Without a point of view, every piece of content is a blank page. With one, every piece of content is a continuation of a sentence that started a long time ago.
A Different Way to Think About the Calendar
The calendar is not the enemy. Planning is not the enemy. Consistency is genuinely valuable—not because algorithms reward it, but because audiences learn to expect you, and expectation is the beginning of a relationship.
But the calendar should be a consequence of the strategy, not the strategy itself. It should answer the question of when and how often, once you've already answered the questions of what and why.
Here's what that looks like in practice. Before you plan what you're going to post this month, answer three questions:
- What do we believe that our audience needs to hear? Not what do we want to say—what do they need?
- What's the conversation happening in our category right now, and what's our take on it?
- What's the one thing we could say this month that would make someone feel seen, surprised, or changed?
Post that. Post it well. Post it often enough that people remember you said it.
The calendar is a container. What you put inside it is the whole point.
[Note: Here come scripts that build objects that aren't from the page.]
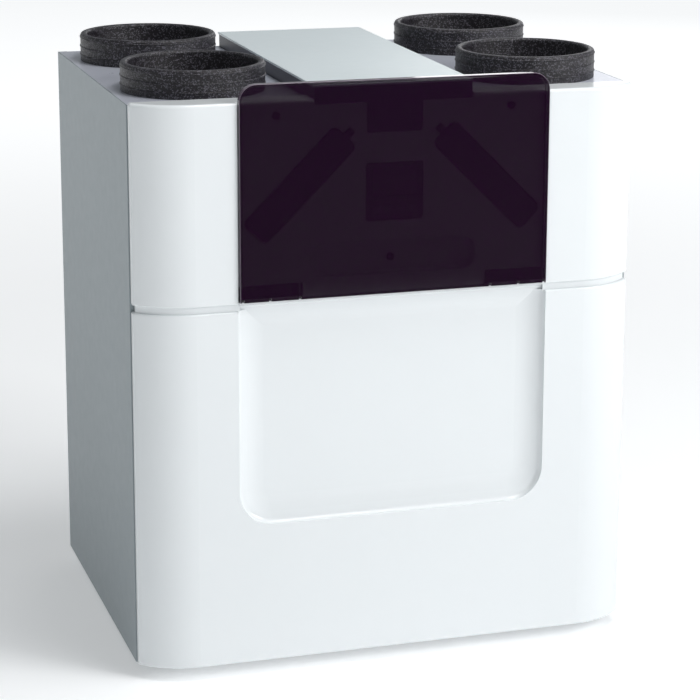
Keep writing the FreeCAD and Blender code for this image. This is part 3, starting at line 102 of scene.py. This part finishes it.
light_panel("key_panel", (2.9, -2.7, 2.6), width=1.7, height=1.7, watts=96)
light_panel("fill_panel", (-1.2, -4.5, 1.6), width=2.2, height=2.2, watts=2)
light_panel("top_panel", (0.5, -0.75, 3.3), width=1.2, height=1.2, watts=38)
light_panel("rear_panel", (3.0, 5.6, 2.2), width=2.0, height=1.6, watts=17)

# %% Sky and floor
SKY_COLOUR = (0.92, 0.97, 1.0, 1)
SKY_STRENGTH = 0.285
FLOOR_HALF = 25

world = bpy.data.worlds.new("studio")
bpy.context.scene.world = world
world.use_nodes = True
sky = world.node_tree.nodes["Background"]
sky.inputs["Color"].default_value = SKY_COLOUR
sky.inputs["Strength"].default_value = SKY_STRENGTH
bpy.context.scene.view_settings.view_transform = "Standard"

floor_mesh = bpy.data.meshes.new("studio_floor")
shape = bmesh.new()
bmesh.ops.create_grid(shape, x_segments=1, y_segments=1, size=FLOOR_HALF)
shape.to_mesh(floor_mesh)
shape.free()
new_object("studio_floor", floor_mesh)
print("floor", len(floor_mesh.polygons), "face")

# %% [markdown]
# Materials are built from nodes. Wrapping a node's output in a small Python class lets the maths
# be written as an expression: each + or * adds a Math node. Every other node comes from one
# method, which sets the node's options first and then its sockets.

# %% Arithmetic on node outputs
class Signal:
    """The output of a node, with arithmetic."""

    def __init__(self, finish, output):
        self.finish = finish
        self.output = output

    def maths(self, operation, *values):
        return self.finish.node("ShaderNodeMath", {"operation": operation}, dict(enumerate(values)))

    def __add__(self, other):
        return self.maths("ADD", self, other)

    def __mul__(self, other):
        return self.maths("MULTIPLY", self, other)

    def __gt__(self, other):
        return self.maths("GREATER_THAN", self, other)

    def __lt__(self, other):
        return self.maths("LESS_THAN", self, other)

    def __abs__(self):
        return self.maths("ABSOLUTE", self)

    __radd__ = __add__
    __rmul__ = __mul__


print("arithmetic on signals: +, *, <, > and abs")

# %% [markdown]
# A finish is one material with its Principled shader. Its place is the Object coordinate, so a pattern
# keeps its size in metres and stays on the piece when the piece turns. Socket names are written with
# an underscore for each space, so that they can be Python arguments.

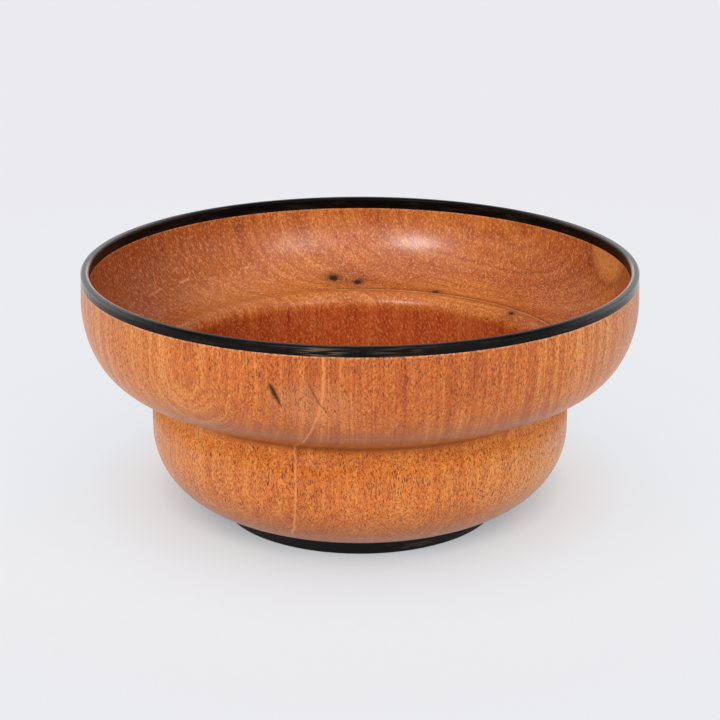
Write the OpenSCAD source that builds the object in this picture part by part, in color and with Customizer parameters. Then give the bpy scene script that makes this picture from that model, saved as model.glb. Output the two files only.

The Brands Winning Right Now
They're not the ones with the most posts. They're the ones with the most clarity.
They know who they're talking to, and they talk to those people like adults. They have opinions and they share them. They make content that earns attention rather than demanding it.
They understand that every piece of content is a small act of trust-building—a deposit into a relationship account that takes months to fill and seconds to empty.
They treat social media as a place to give before they ask. To entertain before they sell. To say something real before they say something promotional.
The best content doesn't feel like content at all. It feels like something worth sharing.
That's the bar. Not the calendar. Not the posting frequency. Not the hook.
Something worth sharing.
If you're not asking that question before you hit publish, you're doing a lot of work for a result you could probably measure in the amount of scrolling it takes to forget you.